* start SUPPLIED DATA *
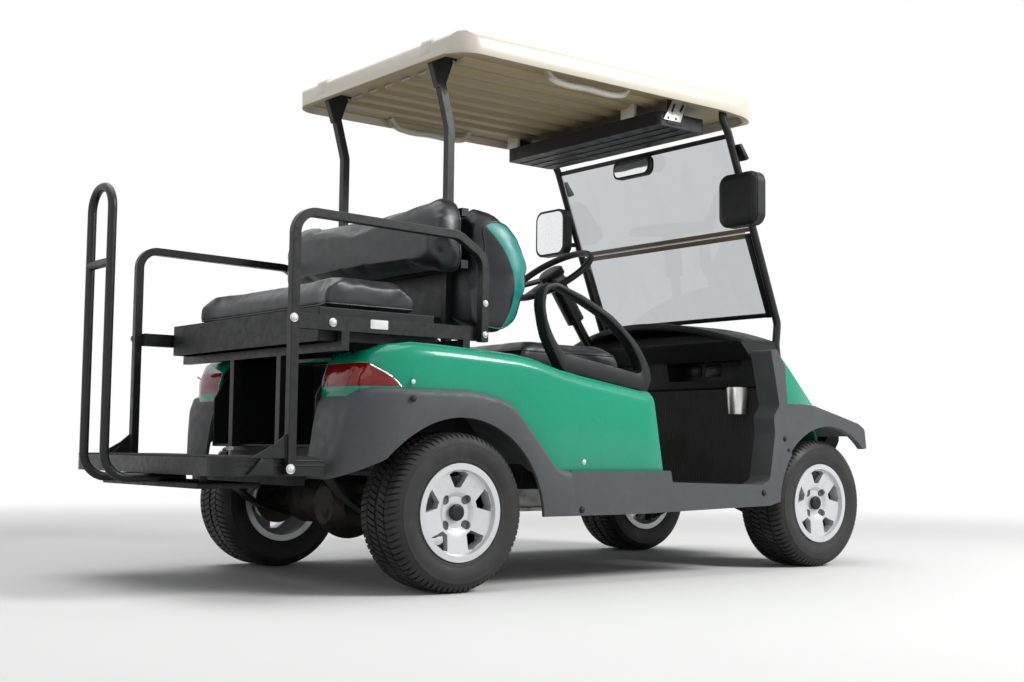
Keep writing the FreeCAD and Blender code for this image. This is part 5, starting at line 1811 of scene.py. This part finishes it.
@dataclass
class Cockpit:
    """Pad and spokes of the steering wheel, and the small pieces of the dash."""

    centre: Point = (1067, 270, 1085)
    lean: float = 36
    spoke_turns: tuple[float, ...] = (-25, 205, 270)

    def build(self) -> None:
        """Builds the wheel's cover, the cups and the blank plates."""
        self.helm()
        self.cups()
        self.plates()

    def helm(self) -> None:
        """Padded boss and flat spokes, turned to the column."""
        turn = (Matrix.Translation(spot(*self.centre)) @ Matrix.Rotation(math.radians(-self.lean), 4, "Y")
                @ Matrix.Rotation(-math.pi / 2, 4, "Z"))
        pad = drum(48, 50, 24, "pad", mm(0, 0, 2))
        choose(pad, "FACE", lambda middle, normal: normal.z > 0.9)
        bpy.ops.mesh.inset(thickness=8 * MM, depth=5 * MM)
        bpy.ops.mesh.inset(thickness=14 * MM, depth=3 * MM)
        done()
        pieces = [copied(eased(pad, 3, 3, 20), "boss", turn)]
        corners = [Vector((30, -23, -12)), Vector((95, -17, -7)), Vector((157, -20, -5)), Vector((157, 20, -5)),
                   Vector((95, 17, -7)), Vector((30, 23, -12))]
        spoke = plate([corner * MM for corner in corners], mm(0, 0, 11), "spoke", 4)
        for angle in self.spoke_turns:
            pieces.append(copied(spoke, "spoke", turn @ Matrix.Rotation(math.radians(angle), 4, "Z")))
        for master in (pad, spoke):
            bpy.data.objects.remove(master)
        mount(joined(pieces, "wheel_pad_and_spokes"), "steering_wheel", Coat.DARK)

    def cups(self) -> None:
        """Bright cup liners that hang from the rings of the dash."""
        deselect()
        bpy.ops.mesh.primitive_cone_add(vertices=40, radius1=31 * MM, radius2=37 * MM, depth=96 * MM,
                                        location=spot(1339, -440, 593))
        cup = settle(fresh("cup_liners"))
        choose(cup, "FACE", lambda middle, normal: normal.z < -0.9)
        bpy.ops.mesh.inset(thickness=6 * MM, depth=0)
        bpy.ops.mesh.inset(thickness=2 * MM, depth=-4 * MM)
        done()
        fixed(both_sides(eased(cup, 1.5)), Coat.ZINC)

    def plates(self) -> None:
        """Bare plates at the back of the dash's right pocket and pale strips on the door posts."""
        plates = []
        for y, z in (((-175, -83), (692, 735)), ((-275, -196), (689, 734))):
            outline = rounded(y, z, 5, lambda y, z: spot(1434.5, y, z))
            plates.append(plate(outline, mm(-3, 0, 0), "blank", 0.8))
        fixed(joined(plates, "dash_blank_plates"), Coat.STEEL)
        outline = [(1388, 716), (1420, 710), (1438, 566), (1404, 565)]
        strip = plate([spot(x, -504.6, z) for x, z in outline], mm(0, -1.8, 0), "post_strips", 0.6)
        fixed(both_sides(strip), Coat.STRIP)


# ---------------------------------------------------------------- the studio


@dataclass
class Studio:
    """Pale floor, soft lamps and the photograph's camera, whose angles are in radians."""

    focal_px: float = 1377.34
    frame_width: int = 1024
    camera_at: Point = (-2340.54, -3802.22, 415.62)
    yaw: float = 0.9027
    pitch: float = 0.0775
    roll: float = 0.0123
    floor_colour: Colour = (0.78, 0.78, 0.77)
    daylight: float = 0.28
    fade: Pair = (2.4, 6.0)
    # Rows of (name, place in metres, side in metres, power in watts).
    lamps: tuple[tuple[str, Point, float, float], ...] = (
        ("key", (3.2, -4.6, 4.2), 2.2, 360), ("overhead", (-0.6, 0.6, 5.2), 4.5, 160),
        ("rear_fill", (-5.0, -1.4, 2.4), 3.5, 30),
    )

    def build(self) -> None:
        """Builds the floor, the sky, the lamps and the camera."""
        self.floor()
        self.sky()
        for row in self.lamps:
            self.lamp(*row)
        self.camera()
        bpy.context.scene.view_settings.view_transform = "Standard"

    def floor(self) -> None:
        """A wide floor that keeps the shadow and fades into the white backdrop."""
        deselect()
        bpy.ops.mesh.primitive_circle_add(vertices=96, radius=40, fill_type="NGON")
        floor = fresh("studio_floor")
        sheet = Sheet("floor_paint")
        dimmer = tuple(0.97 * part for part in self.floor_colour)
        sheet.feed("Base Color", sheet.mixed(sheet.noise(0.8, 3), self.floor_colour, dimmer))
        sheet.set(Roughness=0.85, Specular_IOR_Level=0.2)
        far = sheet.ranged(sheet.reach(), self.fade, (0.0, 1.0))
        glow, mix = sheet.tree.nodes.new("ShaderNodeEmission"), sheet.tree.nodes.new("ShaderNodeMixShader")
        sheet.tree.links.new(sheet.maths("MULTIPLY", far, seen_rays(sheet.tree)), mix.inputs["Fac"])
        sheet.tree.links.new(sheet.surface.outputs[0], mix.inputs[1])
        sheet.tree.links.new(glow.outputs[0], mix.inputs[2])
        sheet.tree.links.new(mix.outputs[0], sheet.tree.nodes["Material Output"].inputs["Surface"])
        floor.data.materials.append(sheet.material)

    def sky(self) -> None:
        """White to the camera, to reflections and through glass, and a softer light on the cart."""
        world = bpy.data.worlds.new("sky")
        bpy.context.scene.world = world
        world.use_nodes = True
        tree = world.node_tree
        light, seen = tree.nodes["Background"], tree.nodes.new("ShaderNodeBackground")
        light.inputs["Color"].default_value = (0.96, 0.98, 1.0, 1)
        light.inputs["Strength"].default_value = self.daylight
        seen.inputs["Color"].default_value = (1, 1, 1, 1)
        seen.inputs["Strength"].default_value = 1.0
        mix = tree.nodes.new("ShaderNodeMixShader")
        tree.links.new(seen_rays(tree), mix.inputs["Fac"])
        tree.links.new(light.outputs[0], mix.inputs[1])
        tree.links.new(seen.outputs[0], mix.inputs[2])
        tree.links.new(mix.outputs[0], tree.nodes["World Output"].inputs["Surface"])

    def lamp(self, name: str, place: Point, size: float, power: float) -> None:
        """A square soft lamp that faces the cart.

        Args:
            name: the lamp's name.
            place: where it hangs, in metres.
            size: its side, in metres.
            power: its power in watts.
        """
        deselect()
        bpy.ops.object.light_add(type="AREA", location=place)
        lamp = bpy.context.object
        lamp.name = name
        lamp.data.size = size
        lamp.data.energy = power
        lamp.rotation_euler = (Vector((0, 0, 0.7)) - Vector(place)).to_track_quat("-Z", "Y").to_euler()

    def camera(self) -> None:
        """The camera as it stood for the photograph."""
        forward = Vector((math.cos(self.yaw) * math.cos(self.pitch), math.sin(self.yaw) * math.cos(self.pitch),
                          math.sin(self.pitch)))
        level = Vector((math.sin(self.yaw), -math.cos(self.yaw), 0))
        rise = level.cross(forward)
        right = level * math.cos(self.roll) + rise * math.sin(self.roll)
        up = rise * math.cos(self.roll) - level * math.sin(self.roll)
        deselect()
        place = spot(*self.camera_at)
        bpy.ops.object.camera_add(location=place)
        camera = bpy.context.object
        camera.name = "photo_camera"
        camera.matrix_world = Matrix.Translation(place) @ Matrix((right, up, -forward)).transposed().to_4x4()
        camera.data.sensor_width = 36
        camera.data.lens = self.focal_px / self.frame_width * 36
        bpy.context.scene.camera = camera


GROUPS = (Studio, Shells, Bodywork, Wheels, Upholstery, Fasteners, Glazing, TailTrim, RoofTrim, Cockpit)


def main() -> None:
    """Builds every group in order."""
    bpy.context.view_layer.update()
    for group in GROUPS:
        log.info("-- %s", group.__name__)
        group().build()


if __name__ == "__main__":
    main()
* end SUPPLIED DATA *
* start SUPPLIED DATA *
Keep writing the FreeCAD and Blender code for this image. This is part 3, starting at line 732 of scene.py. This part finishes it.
* end SUPPLIED DATA *
* start SUPPLIED DATA *
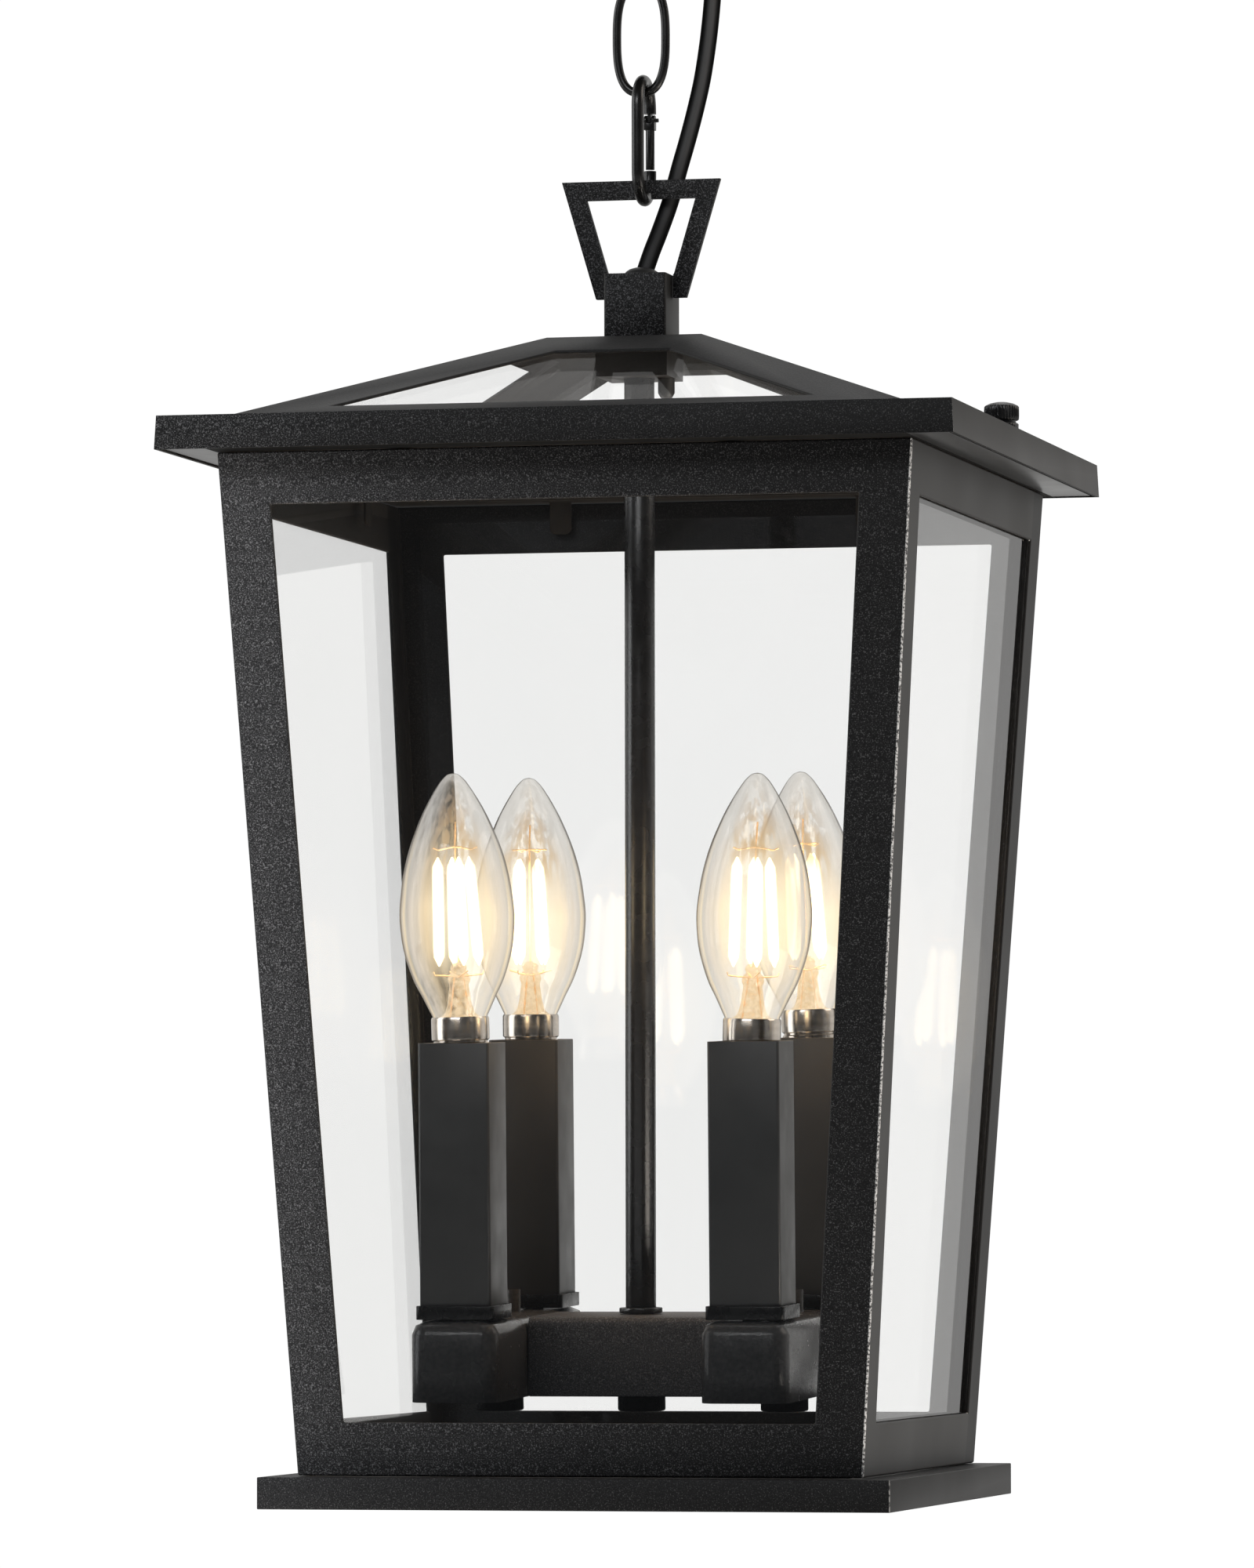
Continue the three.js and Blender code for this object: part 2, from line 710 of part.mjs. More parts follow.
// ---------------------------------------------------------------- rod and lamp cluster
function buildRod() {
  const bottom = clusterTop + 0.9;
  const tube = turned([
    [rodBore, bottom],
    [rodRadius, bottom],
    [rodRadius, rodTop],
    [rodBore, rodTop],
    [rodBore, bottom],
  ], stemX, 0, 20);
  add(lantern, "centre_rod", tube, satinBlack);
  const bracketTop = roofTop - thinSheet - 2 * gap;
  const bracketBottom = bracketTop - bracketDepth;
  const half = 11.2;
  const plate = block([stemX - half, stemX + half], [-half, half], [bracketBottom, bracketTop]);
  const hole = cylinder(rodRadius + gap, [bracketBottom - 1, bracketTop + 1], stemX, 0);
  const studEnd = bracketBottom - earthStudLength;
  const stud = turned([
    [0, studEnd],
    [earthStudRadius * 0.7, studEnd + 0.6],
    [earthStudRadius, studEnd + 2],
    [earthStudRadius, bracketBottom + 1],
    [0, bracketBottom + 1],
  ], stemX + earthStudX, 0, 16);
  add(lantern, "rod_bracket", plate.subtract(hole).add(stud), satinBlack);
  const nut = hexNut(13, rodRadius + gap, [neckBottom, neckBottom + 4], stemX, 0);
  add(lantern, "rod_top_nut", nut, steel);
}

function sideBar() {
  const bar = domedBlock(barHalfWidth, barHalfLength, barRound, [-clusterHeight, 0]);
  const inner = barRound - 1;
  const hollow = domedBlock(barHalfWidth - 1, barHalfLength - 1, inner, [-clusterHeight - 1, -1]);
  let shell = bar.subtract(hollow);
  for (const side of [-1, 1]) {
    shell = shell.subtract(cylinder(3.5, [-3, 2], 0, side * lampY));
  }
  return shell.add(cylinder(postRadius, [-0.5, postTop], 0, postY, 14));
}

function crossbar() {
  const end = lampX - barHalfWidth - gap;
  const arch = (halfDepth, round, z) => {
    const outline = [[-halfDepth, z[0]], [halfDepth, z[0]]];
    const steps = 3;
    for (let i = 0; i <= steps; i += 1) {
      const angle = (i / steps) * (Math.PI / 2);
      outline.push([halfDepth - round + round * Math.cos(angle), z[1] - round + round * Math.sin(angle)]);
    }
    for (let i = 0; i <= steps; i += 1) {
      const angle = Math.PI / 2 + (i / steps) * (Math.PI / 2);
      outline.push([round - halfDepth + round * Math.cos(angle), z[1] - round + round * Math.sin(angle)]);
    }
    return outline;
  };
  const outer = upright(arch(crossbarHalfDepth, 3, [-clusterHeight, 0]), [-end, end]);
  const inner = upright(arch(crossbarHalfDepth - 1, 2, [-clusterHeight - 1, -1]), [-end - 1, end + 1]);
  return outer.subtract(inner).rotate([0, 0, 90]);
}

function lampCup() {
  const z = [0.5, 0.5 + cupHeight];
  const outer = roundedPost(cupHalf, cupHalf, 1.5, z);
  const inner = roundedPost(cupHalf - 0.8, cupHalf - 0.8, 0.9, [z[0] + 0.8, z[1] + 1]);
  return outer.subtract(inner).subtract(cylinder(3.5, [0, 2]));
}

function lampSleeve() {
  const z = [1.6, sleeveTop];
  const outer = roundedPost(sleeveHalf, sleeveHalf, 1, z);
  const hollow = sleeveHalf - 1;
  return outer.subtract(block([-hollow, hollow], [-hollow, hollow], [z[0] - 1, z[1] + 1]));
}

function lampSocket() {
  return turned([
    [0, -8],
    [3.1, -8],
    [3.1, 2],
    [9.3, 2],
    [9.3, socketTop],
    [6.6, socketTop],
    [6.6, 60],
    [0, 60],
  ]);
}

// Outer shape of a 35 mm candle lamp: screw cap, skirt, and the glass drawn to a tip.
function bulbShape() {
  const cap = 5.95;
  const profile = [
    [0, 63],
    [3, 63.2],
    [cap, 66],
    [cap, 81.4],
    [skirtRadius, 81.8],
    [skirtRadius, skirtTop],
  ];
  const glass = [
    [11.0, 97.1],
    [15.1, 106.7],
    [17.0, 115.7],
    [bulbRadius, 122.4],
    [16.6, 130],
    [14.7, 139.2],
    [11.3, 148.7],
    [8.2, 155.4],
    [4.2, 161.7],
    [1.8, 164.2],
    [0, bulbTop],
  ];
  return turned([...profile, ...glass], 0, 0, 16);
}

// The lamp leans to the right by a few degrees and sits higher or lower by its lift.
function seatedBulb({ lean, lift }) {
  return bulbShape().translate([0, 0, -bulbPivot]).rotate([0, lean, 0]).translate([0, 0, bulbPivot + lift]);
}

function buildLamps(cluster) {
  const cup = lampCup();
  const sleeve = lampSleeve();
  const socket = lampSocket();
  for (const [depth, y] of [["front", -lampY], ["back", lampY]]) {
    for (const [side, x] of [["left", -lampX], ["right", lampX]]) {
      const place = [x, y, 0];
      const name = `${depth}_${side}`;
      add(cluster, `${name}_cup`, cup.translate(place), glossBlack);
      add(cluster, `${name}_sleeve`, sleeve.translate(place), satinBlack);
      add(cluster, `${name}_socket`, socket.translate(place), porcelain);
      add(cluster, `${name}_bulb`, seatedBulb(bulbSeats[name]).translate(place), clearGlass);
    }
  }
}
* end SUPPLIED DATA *
TASK GOAL:
Pick out every line above that holds the word "writing" and copy it.

RESULT FOR THIS TASK:
Keep writing the FreeCAD and Blender code for this image. This is part 5, starting at line 1811 of scene.py. This part finishes it.
Keep writing the FreeCAD and Blender code for this image. This is part 3, starting at line 732 of scene.py. This part finishes it.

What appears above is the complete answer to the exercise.